Everything from the line containing "const shells = adapterShells();" through the line containing "obj.matrix_world = world" should be repeated exactly, and nothing else from the data.

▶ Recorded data
--- Begin ---

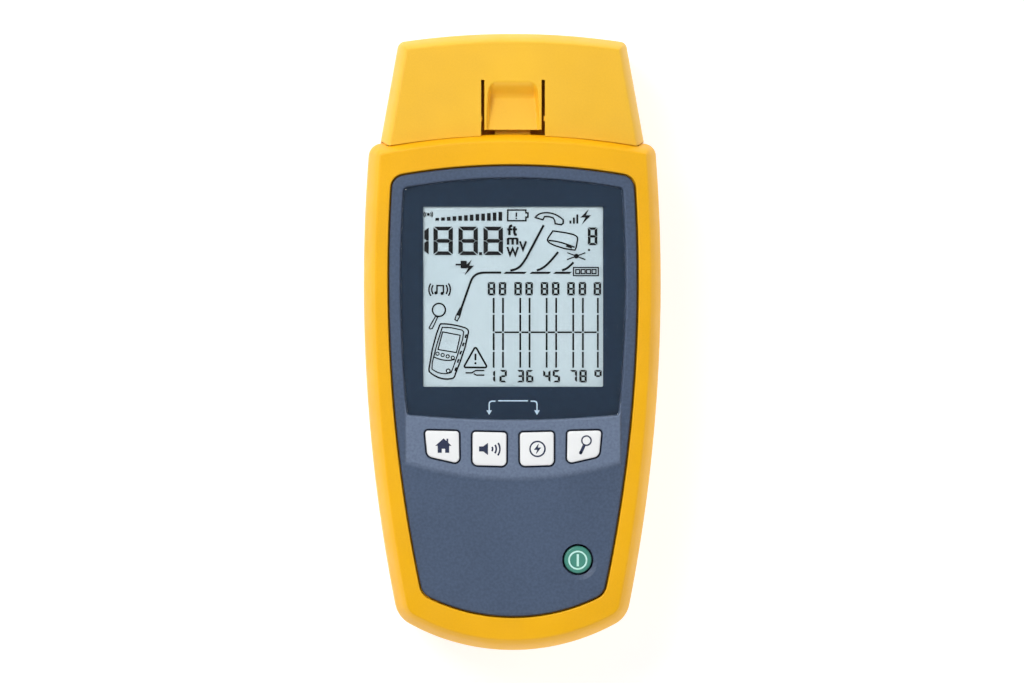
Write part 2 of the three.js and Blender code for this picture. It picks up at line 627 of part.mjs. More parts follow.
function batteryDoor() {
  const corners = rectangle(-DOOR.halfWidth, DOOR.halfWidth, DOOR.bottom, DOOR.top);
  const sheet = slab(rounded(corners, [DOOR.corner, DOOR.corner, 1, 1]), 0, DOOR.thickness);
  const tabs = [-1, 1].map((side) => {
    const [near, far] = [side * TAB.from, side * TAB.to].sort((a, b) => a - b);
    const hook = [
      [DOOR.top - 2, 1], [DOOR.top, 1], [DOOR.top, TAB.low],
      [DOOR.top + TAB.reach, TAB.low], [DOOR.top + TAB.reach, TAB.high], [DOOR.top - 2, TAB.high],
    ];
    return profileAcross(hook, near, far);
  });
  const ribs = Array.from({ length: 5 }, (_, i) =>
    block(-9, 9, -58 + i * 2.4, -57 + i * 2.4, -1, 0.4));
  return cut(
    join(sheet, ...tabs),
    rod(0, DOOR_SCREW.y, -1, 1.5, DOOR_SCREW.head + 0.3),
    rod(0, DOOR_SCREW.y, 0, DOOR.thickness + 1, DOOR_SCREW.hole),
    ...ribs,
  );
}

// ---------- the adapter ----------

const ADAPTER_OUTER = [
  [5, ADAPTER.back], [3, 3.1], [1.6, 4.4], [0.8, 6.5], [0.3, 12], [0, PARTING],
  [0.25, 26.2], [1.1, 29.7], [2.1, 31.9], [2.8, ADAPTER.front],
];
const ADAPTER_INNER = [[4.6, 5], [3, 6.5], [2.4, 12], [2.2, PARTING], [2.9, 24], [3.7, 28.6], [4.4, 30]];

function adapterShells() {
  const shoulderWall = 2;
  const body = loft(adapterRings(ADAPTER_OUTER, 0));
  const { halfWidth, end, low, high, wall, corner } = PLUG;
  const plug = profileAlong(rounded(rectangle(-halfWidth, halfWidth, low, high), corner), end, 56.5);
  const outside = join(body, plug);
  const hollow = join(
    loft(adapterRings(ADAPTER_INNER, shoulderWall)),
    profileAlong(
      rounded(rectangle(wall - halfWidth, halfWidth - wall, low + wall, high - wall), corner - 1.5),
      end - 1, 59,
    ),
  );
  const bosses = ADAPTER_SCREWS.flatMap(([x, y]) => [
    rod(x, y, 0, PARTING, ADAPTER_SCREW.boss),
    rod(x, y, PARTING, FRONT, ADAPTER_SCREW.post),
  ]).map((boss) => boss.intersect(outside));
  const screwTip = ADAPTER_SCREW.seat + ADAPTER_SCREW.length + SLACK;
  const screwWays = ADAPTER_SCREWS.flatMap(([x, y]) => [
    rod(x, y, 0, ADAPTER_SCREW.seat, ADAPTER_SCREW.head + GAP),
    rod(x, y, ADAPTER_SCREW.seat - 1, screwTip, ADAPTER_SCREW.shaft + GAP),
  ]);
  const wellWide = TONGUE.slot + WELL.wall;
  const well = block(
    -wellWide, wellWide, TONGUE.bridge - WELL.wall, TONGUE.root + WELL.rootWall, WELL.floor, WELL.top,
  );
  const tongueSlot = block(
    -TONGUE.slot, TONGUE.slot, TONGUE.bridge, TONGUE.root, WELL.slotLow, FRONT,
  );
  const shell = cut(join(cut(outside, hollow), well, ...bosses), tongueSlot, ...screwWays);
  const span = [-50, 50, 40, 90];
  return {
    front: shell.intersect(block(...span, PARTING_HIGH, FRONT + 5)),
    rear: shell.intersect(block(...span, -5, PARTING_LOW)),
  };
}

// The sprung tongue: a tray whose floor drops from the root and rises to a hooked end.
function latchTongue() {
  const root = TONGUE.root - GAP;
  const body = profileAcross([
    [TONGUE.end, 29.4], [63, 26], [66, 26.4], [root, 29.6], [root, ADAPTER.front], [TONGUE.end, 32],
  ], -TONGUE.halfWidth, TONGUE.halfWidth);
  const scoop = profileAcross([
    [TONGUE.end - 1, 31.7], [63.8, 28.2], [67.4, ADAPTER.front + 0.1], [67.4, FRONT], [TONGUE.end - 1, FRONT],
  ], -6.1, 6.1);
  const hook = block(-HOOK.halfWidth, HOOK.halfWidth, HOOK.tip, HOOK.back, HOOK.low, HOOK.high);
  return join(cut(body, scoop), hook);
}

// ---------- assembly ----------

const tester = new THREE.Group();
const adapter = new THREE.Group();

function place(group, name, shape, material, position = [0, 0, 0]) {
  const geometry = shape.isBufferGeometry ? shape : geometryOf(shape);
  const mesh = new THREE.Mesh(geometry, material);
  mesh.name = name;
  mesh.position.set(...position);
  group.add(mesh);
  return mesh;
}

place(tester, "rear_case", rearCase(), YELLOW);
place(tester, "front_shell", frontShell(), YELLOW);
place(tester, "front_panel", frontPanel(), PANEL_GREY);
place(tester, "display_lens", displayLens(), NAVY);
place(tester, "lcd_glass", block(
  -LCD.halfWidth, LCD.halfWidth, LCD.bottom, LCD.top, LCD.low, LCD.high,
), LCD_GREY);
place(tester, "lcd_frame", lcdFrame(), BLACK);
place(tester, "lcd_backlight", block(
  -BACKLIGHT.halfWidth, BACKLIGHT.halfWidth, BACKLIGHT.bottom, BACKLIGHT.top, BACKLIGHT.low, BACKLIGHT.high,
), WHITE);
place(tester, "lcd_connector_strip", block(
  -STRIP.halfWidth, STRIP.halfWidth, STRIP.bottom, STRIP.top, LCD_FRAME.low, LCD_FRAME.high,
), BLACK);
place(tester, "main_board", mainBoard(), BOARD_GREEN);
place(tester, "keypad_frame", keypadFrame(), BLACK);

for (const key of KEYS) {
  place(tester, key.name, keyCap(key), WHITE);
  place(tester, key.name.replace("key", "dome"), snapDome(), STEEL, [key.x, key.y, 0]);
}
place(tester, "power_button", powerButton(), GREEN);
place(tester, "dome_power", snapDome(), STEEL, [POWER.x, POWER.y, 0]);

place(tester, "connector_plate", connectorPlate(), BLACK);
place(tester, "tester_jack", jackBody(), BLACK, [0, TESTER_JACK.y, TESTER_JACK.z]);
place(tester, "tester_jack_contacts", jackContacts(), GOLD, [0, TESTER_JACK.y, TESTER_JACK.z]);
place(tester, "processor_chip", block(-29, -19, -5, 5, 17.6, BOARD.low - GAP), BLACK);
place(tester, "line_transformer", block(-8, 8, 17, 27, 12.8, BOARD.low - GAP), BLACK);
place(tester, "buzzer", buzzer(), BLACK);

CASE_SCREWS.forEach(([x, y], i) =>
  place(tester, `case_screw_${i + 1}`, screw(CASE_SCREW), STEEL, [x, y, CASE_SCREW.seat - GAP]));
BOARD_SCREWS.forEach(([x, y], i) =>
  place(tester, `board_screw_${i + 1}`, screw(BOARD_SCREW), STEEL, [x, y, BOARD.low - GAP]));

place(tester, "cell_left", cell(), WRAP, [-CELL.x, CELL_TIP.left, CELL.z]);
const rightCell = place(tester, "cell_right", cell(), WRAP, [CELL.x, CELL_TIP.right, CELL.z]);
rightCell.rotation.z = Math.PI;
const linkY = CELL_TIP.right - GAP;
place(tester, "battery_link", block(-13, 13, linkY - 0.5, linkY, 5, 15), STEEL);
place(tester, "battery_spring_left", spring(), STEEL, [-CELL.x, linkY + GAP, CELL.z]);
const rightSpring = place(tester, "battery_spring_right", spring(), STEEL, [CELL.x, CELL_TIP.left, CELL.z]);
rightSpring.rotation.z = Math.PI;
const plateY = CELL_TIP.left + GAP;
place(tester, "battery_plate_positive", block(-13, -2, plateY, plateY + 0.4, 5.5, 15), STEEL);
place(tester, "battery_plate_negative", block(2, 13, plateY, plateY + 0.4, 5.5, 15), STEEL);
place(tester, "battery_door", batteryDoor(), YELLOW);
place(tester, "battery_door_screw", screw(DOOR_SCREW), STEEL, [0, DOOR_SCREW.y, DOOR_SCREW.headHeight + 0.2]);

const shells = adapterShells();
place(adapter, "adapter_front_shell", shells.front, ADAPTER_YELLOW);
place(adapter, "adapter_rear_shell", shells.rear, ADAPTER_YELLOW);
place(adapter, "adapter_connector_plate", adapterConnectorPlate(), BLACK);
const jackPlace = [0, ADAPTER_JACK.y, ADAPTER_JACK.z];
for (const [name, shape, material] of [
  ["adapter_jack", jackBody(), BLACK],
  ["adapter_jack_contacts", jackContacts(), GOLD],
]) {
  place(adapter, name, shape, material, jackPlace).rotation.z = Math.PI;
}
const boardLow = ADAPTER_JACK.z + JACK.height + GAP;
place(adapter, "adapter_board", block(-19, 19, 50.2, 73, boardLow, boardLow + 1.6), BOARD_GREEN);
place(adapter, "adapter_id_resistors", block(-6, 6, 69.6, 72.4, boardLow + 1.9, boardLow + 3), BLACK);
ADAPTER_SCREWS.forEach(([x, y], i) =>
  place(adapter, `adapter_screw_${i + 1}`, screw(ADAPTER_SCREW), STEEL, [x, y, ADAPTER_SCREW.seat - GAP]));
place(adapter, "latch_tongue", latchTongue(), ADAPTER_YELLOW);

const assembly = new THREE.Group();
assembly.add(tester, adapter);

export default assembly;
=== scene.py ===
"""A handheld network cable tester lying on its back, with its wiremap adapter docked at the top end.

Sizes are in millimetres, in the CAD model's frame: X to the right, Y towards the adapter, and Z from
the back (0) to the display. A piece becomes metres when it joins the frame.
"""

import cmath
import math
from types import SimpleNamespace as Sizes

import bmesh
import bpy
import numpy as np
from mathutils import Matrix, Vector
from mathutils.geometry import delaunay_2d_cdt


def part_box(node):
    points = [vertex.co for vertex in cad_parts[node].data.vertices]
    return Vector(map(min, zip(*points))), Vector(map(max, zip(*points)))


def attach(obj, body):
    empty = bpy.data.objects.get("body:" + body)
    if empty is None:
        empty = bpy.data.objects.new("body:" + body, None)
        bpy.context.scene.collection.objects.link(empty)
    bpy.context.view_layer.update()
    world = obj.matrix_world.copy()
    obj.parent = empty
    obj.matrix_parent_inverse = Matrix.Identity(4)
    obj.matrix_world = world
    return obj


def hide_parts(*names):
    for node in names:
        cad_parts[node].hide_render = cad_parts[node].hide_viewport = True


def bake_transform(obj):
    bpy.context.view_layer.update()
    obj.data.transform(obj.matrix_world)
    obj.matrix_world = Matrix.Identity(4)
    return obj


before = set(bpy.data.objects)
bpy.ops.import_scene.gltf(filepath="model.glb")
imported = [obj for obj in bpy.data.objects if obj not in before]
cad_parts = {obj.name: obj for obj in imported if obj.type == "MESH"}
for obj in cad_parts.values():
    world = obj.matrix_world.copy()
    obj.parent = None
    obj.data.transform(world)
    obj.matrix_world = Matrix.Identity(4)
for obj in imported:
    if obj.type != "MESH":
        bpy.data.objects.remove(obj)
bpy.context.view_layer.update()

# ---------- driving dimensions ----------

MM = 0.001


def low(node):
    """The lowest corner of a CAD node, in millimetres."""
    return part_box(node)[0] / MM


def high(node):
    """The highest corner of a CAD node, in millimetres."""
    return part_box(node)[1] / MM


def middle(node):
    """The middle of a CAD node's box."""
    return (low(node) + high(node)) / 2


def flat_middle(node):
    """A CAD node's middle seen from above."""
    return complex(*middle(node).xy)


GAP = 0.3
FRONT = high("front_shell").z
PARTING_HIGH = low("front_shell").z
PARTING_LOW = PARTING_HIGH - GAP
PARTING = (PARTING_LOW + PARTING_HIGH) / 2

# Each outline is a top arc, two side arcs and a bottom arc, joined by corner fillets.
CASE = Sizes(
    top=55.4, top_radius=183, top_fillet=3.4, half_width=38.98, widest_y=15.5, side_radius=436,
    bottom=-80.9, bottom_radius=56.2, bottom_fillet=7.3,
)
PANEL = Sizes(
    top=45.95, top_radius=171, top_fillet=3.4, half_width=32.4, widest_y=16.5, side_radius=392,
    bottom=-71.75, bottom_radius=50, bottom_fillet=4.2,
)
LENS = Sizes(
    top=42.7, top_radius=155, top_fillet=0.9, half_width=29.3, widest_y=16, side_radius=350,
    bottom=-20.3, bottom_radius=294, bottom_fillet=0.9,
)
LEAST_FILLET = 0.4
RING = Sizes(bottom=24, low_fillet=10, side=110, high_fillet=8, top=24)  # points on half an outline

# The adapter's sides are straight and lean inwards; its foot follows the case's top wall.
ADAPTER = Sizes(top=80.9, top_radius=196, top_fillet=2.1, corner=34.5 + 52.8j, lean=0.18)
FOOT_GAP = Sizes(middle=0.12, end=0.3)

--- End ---
--- Begin ---

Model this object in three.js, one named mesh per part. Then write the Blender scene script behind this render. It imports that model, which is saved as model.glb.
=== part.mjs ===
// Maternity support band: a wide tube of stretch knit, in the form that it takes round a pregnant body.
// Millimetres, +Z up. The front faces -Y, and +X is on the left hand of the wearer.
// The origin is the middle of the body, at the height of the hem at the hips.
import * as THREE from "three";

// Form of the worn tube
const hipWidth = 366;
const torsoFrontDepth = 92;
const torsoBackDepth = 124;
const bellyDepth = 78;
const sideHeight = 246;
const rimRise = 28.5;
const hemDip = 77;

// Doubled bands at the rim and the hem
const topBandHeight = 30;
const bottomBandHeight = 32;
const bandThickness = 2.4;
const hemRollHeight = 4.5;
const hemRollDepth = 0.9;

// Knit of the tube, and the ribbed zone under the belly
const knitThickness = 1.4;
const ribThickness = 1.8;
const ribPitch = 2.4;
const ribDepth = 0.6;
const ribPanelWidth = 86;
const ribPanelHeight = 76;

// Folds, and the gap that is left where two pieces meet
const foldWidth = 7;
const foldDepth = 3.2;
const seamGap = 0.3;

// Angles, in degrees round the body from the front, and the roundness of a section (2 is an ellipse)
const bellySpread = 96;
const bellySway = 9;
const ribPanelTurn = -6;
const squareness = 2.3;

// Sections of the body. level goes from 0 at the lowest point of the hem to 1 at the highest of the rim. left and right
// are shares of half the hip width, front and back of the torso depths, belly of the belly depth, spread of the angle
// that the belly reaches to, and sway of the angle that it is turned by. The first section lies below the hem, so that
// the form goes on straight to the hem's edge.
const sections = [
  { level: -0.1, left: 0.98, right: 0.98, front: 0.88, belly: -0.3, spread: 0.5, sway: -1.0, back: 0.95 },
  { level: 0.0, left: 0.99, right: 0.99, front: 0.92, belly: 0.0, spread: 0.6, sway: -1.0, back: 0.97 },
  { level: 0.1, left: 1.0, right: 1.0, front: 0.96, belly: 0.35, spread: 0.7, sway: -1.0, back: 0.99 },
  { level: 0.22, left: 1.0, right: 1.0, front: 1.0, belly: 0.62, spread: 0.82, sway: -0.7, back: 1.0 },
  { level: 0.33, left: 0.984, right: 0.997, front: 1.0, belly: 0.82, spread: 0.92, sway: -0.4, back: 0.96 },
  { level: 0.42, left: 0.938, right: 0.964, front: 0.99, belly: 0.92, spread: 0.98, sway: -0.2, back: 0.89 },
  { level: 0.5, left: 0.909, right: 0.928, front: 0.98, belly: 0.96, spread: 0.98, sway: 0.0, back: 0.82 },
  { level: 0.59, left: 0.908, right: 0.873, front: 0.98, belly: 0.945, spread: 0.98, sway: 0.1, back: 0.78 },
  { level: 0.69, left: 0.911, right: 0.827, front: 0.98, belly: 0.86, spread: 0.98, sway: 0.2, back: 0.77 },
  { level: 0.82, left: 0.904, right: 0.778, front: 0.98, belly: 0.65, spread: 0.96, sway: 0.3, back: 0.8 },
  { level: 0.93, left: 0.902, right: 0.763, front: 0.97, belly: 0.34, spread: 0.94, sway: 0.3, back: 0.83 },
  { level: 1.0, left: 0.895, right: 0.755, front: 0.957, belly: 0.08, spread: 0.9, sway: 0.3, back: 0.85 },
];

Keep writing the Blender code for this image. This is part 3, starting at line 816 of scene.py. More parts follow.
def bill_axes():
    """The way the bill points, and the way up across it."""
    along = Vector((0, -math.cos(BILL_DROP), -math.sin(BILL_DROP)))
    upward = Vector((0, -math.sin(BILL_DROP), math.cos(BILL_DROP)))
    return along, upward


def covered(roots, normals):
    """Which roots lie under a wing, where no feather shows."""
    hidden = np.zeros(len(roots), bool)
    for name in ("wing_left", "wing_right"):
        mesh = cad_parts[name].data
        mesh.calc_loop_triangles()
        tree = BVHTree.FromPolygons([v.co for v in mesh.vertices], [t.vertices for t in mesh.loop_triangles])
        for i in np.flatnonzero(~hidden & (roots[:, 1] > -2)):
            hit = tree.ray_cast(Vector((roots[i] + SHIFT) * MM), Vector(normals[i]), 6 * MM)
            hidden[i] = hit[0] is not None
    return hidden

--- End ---

▶ RESPONSE TO THE TASK
const shells = adapterShells();
place(adapter, "adapter_front_shell", shells.front, ADAPTER_YELLOW);
place(adapter, "adapter_rear_shell", shells.rear, ADAPTER_YELLOW);
place(adapter, "adapter_connector_plate", adapterConnectorPlate(), BLACK);
const jackPlace = [0, ADAPTER_JACK.y, ADAPTER_JACK.z];
for (const [name, shape, material] of [
  ["adapter_jack", jackBody(), BLACK],
  ["adapter_jack_contacts", jackContacts(), GOLD],
]) {
  place(adapter, name, shape, material, jackPlace).rotation.z = Math.PI;
}
const boardLow = ADAPTER_JACK.z + JACK.height + GAP;
place(adapter, "adapter_board", block(-19, 19, 50.2, 73, boardLow, boardLow + 1.6), BOARD_GREEN);
place(adapter, "adapter_id_resistors", block(-6, 6, 69.6, 72.4, boardLow + 1.9, boardLow + 3), BLACK);
ADAPTER_SCREWS.forEach(([x, y], i) =>
  place(adapter, `adapter_screw_${i + 1}`, screw(ADAPTER_SCREW), STEEL, [x, y, ADAPTER_SCREW.seat - GAP]));
place(adapter, "latch_tongue", latchTongue(), ADAPTER_YELLOW);

const assembly = new THREE.Group();
assembly.add(tester, adapter);

export default assembly;
=== scene.py ===
"""A handheld network cable tester lying on its back, with its wiremap adapter docked at the top end.

Sizes are in millimetres, in the CAD model's frame: X to the right, Y towards the adapter, and Z from
the back (0) to the display. A piece becomes metres when it joins the frame.
"""

import cmath
import math
from types import SimpleNamespace as Sizes

import bmesh
import bpy
import numpy as np
from mathutils import Matrix, Vector
from mathutils.geometry import delaunay_2d_cdt


def part_box(node):
    points = [vertex.co for vertex in cad_parts[node].data.vertices]
    return Vector(map(min, zip(*points))), Vector(map(max, zip(*points)))


def attach(obj, body):
    empty = bpy.data.objects.get("body:" + body)
    if empty is None:
        empty = bpy.data.objects.new("body:" + body, None)
        bpy.context.scene.collection.objects.link(empty)
    bpy.context.view_layer.update()
    world = obj.matrix_world.copy()
    obj.parent = empty
    obj.matrix_parent_inverse = Matrix.Identity(4)
    obj.matrix_world = world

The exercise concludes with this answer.